◆ Given material:

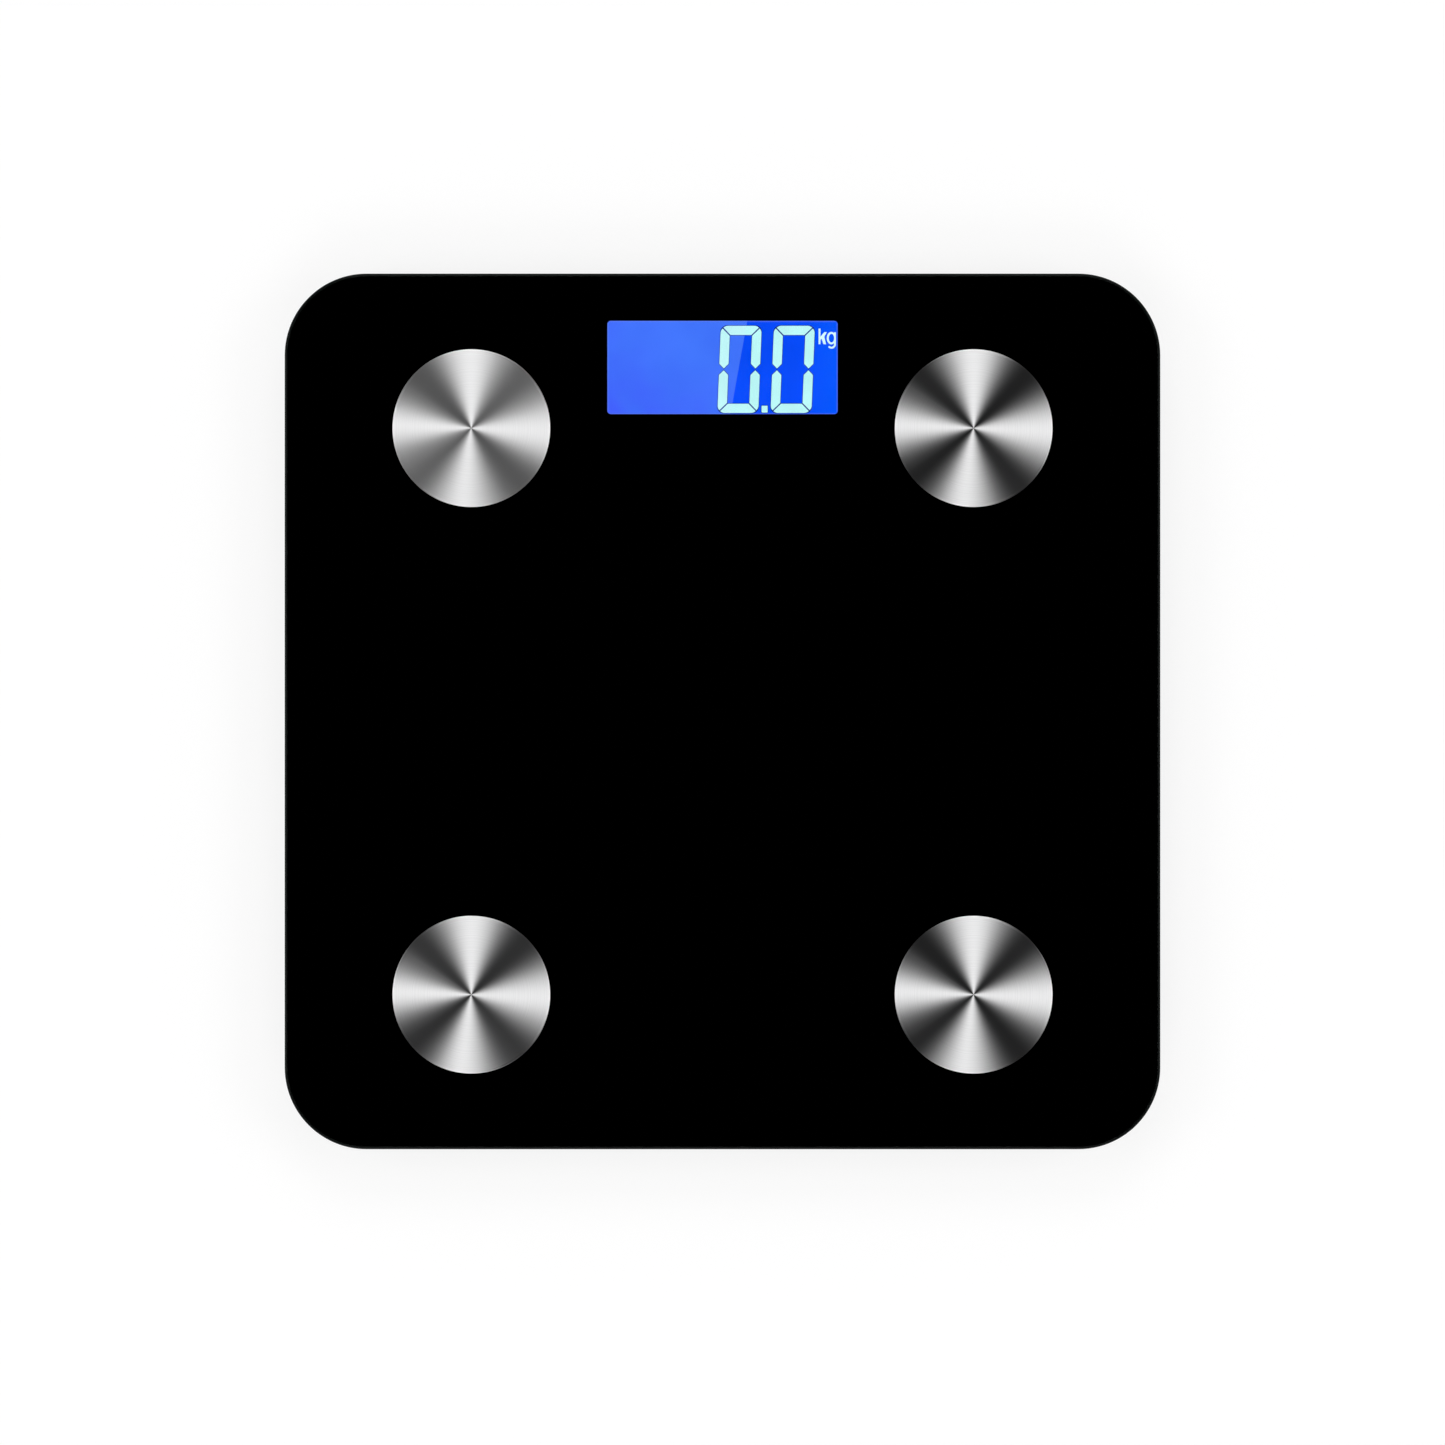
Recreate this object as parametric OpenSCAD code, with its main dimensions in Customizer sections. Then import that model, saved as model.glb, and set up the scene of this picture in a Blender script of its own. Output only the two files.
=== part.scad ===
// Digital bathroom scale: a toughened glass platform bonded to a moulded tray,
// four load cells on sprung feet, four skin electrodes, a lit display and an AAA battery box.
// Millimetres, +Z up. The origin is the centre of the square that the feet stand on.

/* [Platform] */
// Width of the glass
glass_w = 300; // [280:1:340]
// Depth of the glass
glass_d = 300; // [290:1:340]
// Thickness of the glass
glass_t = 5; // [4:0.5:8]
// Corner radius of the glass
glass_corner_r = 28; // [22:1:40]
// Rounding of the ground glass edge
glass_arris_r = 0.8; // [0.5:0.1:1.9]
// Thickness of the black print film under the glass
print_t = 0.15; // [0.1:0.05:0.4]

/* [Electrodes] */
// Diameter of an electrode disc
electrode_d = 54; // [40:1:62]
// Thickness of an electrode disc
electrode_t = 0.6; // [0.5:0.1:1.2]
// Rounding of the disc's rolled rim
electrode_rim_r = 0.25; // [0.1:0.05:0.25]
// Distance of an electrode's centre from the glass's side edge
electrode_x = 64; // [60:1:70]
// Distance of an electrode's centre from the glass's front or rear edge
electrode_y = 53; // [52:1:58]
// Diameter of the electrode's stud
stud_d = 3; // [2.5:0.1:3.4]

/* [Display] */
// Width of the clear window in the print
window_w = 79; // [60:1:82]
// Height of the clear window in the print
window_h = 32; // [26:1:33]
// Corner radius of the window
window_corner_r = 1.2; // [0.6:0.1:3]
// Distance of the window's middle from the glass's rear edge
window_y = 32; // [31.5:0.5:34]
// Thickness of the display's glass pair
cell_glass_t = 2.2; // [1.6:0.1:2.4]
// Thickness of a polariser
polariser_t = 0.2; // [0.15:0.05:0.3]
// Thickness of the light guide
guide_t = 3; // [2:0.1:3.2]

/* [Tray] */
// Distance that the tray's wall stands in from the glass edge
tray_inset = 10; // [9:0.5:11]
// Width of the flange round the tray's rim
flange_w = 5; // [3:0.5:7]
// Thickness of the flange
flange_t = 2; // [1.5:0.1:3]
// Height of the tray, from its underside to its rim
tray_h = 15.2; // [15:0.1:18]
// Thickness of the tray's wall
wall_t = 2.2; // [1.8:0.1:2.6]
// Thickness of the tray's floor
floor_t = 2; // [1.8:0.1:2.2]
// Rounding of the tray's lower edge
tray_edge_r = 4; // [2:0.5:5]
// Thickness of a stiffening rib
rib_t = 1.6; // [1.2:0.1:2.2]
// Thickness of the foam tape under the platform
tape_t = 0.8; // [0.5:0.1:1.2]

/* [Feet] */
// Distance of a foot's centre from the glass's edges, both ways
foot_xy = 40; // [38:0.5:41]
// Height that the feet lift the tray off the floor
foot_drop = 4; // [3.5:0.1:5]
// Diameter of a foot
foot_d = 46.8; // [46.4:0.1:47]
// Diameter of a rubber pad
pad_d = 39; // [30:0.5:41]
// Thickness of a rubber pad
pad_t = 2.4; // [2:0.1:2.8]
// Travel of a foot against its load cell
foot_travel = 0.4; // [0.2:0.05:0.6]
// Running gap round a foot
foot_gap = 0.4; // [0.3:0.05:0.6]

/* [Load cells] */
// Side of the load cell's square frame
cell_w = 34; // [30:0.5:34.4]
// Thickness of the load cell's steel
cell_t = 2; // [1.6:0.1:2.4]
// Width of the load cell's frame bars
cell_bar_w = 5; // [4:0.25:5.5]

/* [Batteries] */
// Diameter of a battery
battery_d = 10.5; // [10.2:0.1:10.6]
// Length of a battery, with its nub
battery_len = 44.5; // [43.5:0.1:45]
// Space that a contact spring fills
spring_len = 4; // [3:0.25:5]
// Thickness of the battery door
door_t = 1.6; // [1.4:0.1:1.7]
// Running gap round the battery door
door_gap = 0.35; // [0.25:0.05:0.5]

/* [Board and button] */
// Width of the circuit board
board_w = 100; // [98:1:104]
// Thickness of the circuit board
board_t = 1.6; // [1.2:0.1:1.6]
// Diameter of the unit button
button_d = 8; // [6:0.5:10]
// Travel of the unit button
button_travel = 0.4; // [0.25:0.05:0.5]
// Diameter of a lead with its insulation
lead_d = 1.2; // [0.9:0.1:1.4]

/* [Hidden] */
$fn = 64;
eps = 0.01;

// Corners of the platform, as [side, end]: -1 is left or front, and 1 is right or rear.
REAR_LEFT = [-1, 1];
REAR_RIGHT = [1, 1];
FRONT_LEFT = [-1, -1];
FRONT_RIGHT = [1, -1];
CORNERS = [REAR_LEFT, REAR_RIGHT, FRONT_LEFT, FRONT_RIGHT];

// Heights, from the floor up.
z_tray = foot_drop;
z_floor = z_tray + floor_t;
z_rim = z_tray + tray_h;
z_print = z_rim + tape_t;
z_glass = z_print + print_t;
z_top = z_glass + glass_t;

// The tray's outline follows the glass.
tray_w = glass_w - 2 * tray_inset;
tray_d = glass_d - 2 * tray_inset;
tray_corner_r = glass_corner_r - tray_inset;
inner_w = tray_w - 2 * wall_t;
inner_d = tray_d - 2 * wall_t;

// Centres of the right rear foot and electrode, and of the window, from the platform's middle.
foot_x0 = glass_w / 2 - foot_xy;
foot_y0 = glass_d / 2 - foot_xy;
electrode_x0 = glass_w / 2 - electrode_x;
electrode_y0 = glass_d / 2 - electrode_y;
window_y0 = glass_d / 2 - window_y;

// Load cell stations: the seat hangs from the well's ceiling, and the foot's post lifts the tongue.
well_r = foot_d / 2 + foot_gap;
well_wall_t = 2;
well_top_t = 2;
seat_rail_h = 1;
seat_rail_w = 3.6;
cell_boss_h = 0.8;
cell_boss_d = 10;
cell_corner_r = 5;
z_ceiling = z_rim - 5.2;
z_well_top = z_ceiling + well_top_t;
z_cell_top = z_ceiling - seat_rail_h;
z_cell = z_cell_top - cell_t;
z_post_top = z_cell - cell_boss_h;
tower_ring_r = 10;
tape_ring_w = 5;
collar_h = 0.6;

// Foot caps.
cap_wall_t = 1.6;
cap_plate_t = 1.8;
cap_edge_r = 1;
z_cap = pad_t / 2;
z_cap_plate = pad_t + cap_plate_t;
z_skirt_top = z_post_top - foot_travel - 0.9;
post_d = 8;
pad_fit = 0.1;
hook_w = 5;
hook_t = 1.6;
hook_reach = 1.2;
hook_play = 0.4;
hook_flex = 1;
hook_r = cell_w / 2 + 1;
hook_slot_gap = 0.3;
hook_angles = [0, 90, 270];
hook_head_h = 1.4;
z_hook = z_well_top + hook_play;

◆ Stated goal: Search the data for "that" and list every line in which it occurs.

◆ The response:
Recreate this object as parametric OpenSCAD code, with its main dimensions in Customizer sections. Then import that model, saved as model.glb, and set up the scene of this picture in a Blender script of its own. Output only the two files.
// Millimetres, +Z up. The origin is the centre of the square that the feet stand on.
// Distance that the tray's wall stands in from the glass edge
// Height that the feet lift the tray off the floor
// Space that a contact spring fills